Feet on the Clouds
“Photography is not only about witnessing pain, but about giving dignity to those whose suffering has been forgotten.”
“Feet on the Clouds” is a documentary photography and portrait series by Atefeh Farhangikia, created between 2012 and 2015 at Saraye Ehsan Center, located in the village of Do Tappeh, Kahrizak, Tehran, where abandoned women suffering from psychological and mental disorders are cared for on a full-time basis.
In this project, the photographer deliberately moves away from purely aesthetic compositions and formal artistic framing, choosing instead a direct and honest encounter with the subjects’ everyday lives. The series focuses on portraiture and daily life without any staging or artificial arrangement. The frames are centered mainly on their eyes, eyes that silently narrate pain, abandonment, loneliness, and the quiet weight of forgotten lives. These faces are not presented merely as visual subjects but as carriers of lived histories and unspoken suffering.

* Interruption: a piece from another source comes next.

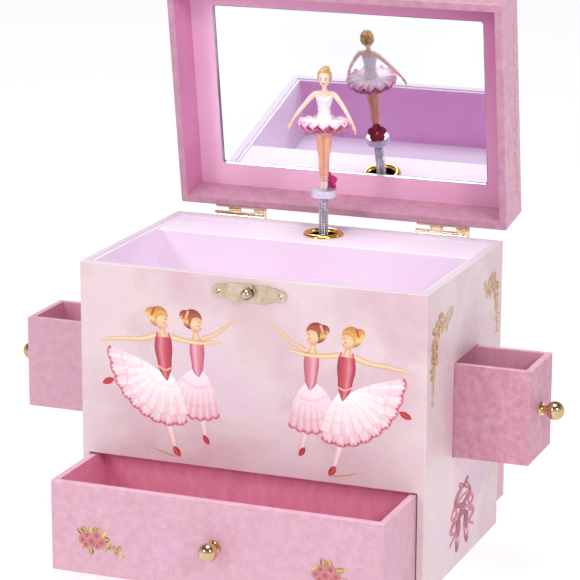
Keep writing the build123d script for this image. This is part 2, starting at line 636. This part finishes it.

The title “Feet on the Clouds” serves as a metaphor for a suspended existence, fragile, unstable, and distant from the solid ground of ordinary social life, a state between presence and absence, between being seen and being erased.
This body of work resonates deeply with the reflections of Susan Sontag in Regarding the Pain of Others, where she reminds us that confronting another person’s suffering is never simply about looking at an image but about accepting an ethical responsibility toward human pain. In this sense, photography becomes not a tool for displaying suffering but an act of witnessing, of seeing, of remembering, and of asking the viewer to pause.
Through this project, Atefeh Farhangikia attempts not to speak for these women but to create the possibility for them to be seen with dignity, without judgment, and without exaggeration. These photographs are an invitation to look again at lives too often pushed outside the frame of society.